I highly doubt we're the only intelligent life in this universe, simply due to its sheer size but what-ifs about what other life might think is not really relevant or useful in determining whether humanity is more relevant than a single damn star even if it is impressive in size.

EDIT this is going off topic now though. Sorry 'bout that.
 
Other than the Big Bang, is there then other theories for the creation of the universe ?

A god created it and various variations.
There are some theories what the Big Bang actually was (like being a black hole in another universe).
Can't recall any other alternatives though.
EDIT http://en.wikipedia.org/wiki/Steady_State_theory

EDIT presumably there are a lot of fringe ideas but no credible theories. (God creating the universe is a bad scientific theory because it is hard to test in any way. No comment on whether a god actually caused the Big Bang)
 
What was the purpose of the big bang?

Why are we here. The universe started for a reason. There has to be a reason for everything.


How many other planets like our contain life? We can not be the only ones who met the right conditions.

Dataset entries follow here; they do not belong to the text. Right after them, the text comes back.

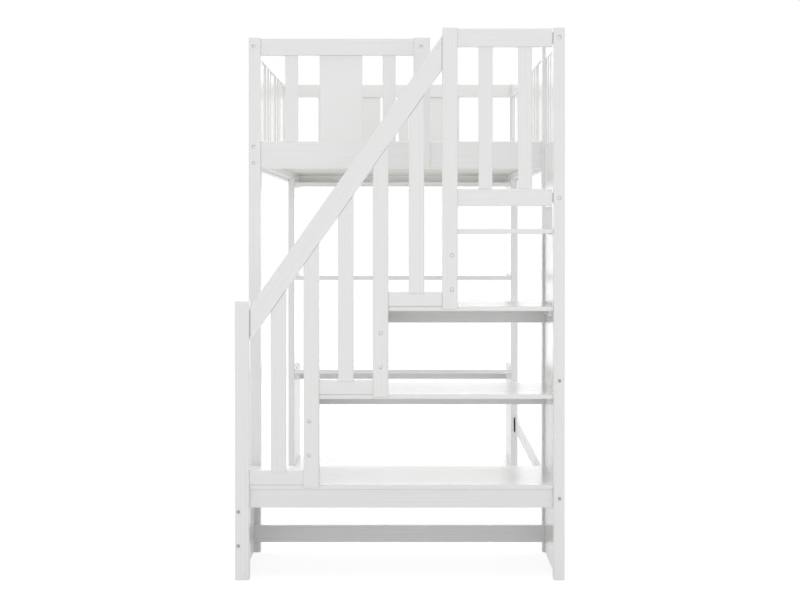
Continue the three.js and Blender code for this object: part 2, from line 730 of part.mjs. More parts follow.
function addBookcase(group) {
  const y = [0, caseDepth];
  for (const [side, sign] of Object.entries(bedSides)) {
    const x = [sign * caseInner, sign * caseOuter].sort((a, b) => a - b);
    const board = stick({ x, y, z: [0, ledgerBottom - fit] }, 'z');
    const cleatX = [sign * (caseInner - caseCleatThickness), sign * (caseInner + edgeRadius)];
    const cleats = shelfTops.slice(0, 2).map((top) => stick({
      x: [...cleatX].sort((a, b) => a - b),
      y: [cleatInset, caseDepth - backRailThickness - cleatInset],
      z: [top - shelfThickness - fit - caseCleatHeight, top - shelfThickness - fit],
    }, 'y'));
    const notch = block({
      x: [wallStretcherX[0] - notchRoom, caseOuter + cutPast], y: grow(y, cutPast),
      z: [wallStretcherZ[0] - fit, wallStretcherZ[1] + notchHeadroom],
    });
    const whole = join(board, ...cleats);
    add(group, `bookcase_side_${side}`, side === 'right' ? cut(whole, notch) : whole);
  }

  const shelfX = [-caseInner + fit, caseInner - fit];
  const topBoardTop = ledgerBottom - topBoardDrop;
  ['shelf_low', 'shelf_middle', 'shelf_upper', 'shelf_top'].forEach((name, index) => {
    const top = [...shelfTops, topBoardTop][index];
    const shelf = stick({ x: shelfX, y, z: [top - shelfThickness, top] }, 'x');
    if (name !== 'shelf_middle') {
      add(group, name, shelf);
      return;
    }
    // The middle shelf is stiffened by a rail glued under its rear edge.
    const rail = stick({
      x: shelfX, y: [caseDepth - backRailThickness, caseDepth],
      z: [top - shelfThickness - backRailHeight, top - shelfThickness + edgeRadius],
    }, 'x');
    add(group, name, join(shelf, rail));
  });
}

function addWallStretcher(group) {
  add(group, 'wall_side_stretcher', stick({
    x: wallStretcherX, y: betweenPostsY, z: wallStretcherZ,
  }, 'y'));
}

const bedAssembly = new THREE.Group();

const staircase = new THREE.Group();
staircase.position.y = -overallLength / 2;
addStairPosts(staircase);
addStepGuards(staircase);
addTreads(staircase);
addStairBoards(staircase);
addLandingGuards(staircase);
bedAssembly.add(staircase);

const bed = new THREE.Group();
bed.position.y = stairDepth - overallLength / 2;
addBedPosts(bed);
addBedEnd(
  bed, 'near', nearRailY, ['slat', 'panel', 'slat'], nearGaps,
  [betweenBedPosts[0], gateLeft], [endRailX[0], gateLeft + gateRailHousing]);
addGatePost(bed);
addBedEnd(
  bed, 'far', farRailY, ['slat', 'panel', 'slat', 'panel', 'slat'], farGaps,
  betweenBedPosts, endRailX);
addBedSide(bed, 'left', -1);
addBedSide(bed, 'right', 1);
addSlatBase(bed);
addWallStretcher(bed);
bedAssembly.add(bed);

const bookcase = new THREE.Group();
bookcase.position.y = overallLength / 2 - bedPostDepth - fit - caseDepth;
addBookcase(bookcase);
bedAssembly.add(bookcase);

export default bedAssembly;
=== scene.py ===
import math

import bmesh
import bpy
import numpy as np
from bpy.props import FloatProperty, FloatVectorProperty, IntProperty, PointerProperty
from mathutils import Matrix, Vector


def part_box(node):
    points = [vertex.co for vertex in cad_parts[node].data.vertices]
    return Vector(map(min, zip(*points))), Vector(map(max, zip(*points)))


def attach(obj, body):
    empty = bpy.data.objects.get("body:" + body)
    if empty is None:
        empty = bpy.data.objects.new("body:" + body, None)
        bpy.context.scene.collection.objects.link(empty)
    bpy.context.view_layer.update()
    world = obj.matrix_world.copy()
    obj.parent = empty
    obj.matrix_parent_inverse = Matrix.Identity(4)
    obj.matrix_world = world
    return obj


# White loft bed with a storage staircase: the finish of its lumber and boards, its bolts,
# nut caps, screws and slat tape, and the floor, lamps and camera of a plain white studio.
# Metres, +Z up. +Y runs from the staircase to the bookcase, and +X is the wall side.

bl_info = {
    "name": "White loft bed with storage staircase",
    "version": (1, 0, 0),
    "blender": (4, 5, 0),
    "location": "3D View > Sidebar > Loft Bed",
    "description": "Finishes, fittings, lamps and camera for a painted wooden loft bed",
    "category": "Object",
}

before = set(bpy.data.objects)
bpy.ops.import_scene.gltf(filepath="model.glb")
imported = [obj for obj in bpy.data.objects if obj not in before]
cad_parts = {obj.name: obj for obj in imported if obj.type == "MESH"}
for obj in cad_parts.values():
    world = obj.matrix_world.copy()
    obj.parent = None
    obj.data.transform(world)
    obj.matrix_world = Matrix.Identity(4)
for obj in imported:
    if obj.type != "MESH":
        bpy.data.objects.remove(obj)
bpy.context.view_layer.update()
BODY = "root"
MM = 0.001


# Colours and nodes


def linear(code):
    """The linear colour of an sRGB hex code: each channel c is ((c + 0.055) / 1.055) ** 2.4."""
    parts = [int(code[at:at + 2], 16) / 255 for at in (0, 2, 4)]
    low = [part / 12.92 for part in parts]
    high = [((part + 0.055) / 1.055) ** 2.4 for part in parts]
    return tuple(a if part <= 0.04045 else b for part, a, b in zip(parts, low, high))


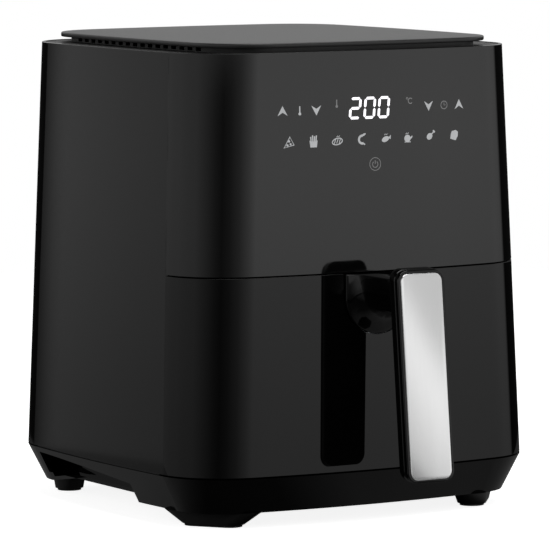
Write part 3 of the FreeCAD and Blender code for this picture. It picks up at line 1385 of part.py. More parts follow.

We are we in such shitty neighborhood? There's nothing here!

Our next greatest ambition is going on our cousin Mars to confirm: "Yep it's dead."

We're like redhead stepchild of the Universe.
 
Also, we would not be able to detect ourselves from 20k light years away, but we would be able to always know where our ship should be, and therefore continue sending constant messages back and forth. Of course, due to the distance, the time lag would be so large that the messages were be merely formal, not actually instructive. I.e. "We have arrived at this sector" or "we have found life at X location", so that people on Earth could decide what to do with that information independently.

Hopefully by the time we are at this stage (if we don't kill ourselves first) we would have cracked quantum entanglement therefore sending data will be instantaneous no matter how far away you are.